> **Exercise objective**:
Work through the entries below and report how many lines include "part". The number alone is the answer.
-------------------------
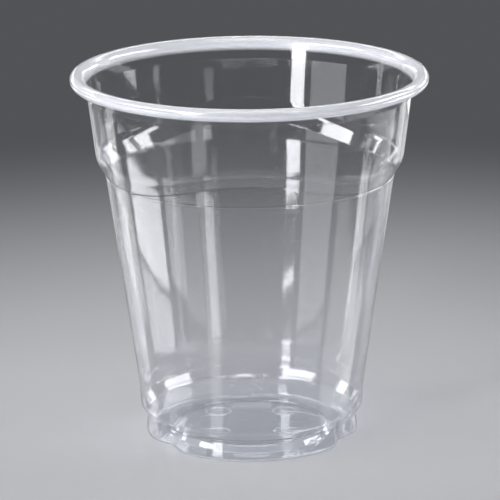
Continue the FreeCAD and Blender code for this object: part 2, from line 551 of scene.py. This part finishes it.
panel("front_strip", -37, 5.2, 0.8, 30, 13)
panel("low_strip", -36.5, 5, -2.2, -1.75, 14)
panel("left_grey", -64, 15, -8.1, 9, 1.6, near)
panel("left_slim", -117, 6, -8.1, -1.8, 2.4, near)
panel("left_rear", -138, 12, -8.1, -2.6, 1.2, near)
panel("left_high", -64, 24, 33, 44, 10)
panel("left_back_high", -121, 6, 12, 20, 8)
panel("left_back_low", -148, 7, 2, 7, 3)
panel("right_slim", 37.5, 4, -8, 2, 2.8, near)
panel("right_dim", 57, 9, -7.5, 0.8, 0.9, near)
panel("right_low", 74.5, 8.5, -6.8, 0, 2.2, near)
panel("right_bright", 106, 17.5, -8.1, -1.3, 5.8, near)
panel("right_streak", 102, 6, 3.8, 9.4, 3, near)
panel("right_rear", 147, 11, -8.1, -3, 1.1, near)
panel("right_high", 99, 21, 20, 34, 8)
panel("right_back_high", 142, 7, 3, 13, 5)
panel("overhead", 0, 12, 78, 102, 2.5)
panel("front_top", 0, 28, 63, 69, 4)
panel("back_top", 180, 35, 30, 36, 4)
panel("left_back", -160, 9, 6, 12, 2)
panel("right_back", 160, 9, 6, 12, 2)


# The camera stands where the photograph was taken from, a long lens a little above the rim.
camera_distance = 0.8428
camera_elevation = math.radians(15.588)
aim = Vector((0, 0, 0.05208))
camera_roll = math.radians(0.42)
sensor_width = 36.0
picture_width = 500.0
focal_pixels = 3038.5
axis_pixel = 250.6

lens = bpy.data.cameras.new("camera")
lens.sensor_width = sensor_width
lens.lens = focal_pixels / picture_width * sensor_width
lens.shift_x = -(axis_pixel - picture_width / 2) / picture_width
lens.clip_start = 0.01
camera = bpy.data.objects.new("camera", lens)
bpy.context.scene.collection.objects.link(camera)
back = Vector((0, -math.cos(camera_elevation), math.sin(camera_elevation)))
place = Matrix.Translation(aim + back * camera_distance)
facing = back.to_track_quat("Z", "Y").to_matrix().to_4x4()
camera.matrix_world = place @ facing @ Matrix.Rotation(-camera_roll, 4, "Z")
bpy.context.scene.camera = camera
bpy.context.scene.view_settings.view_transform = "Standard"

# A ray through the cup crosses two skins at each wall, and more in the roll and the foot.
skin_crossings = 28
mirrorings = 8
bpy.context.scene.cycles.max_bounces = skin_crossings
bpy.context.scene.cycles.transmission_bounces = skin_crossings
bpy.context.scene.cycles.glossy_bounces = mirrorings
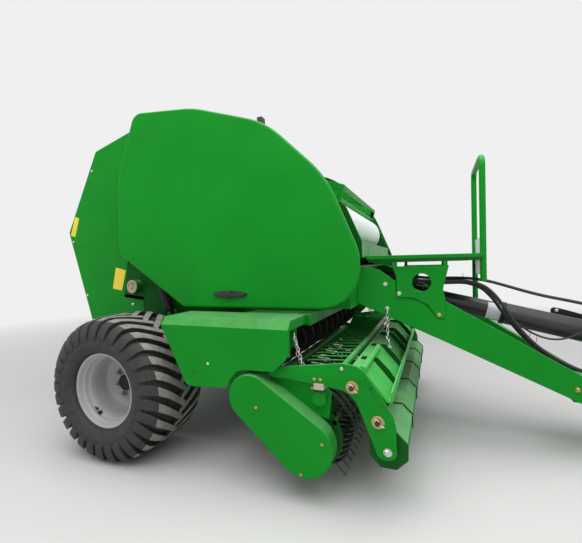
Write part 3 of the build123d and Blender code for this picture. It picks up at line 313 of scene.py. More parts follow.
-------------------------
> **Exercise solution**:
2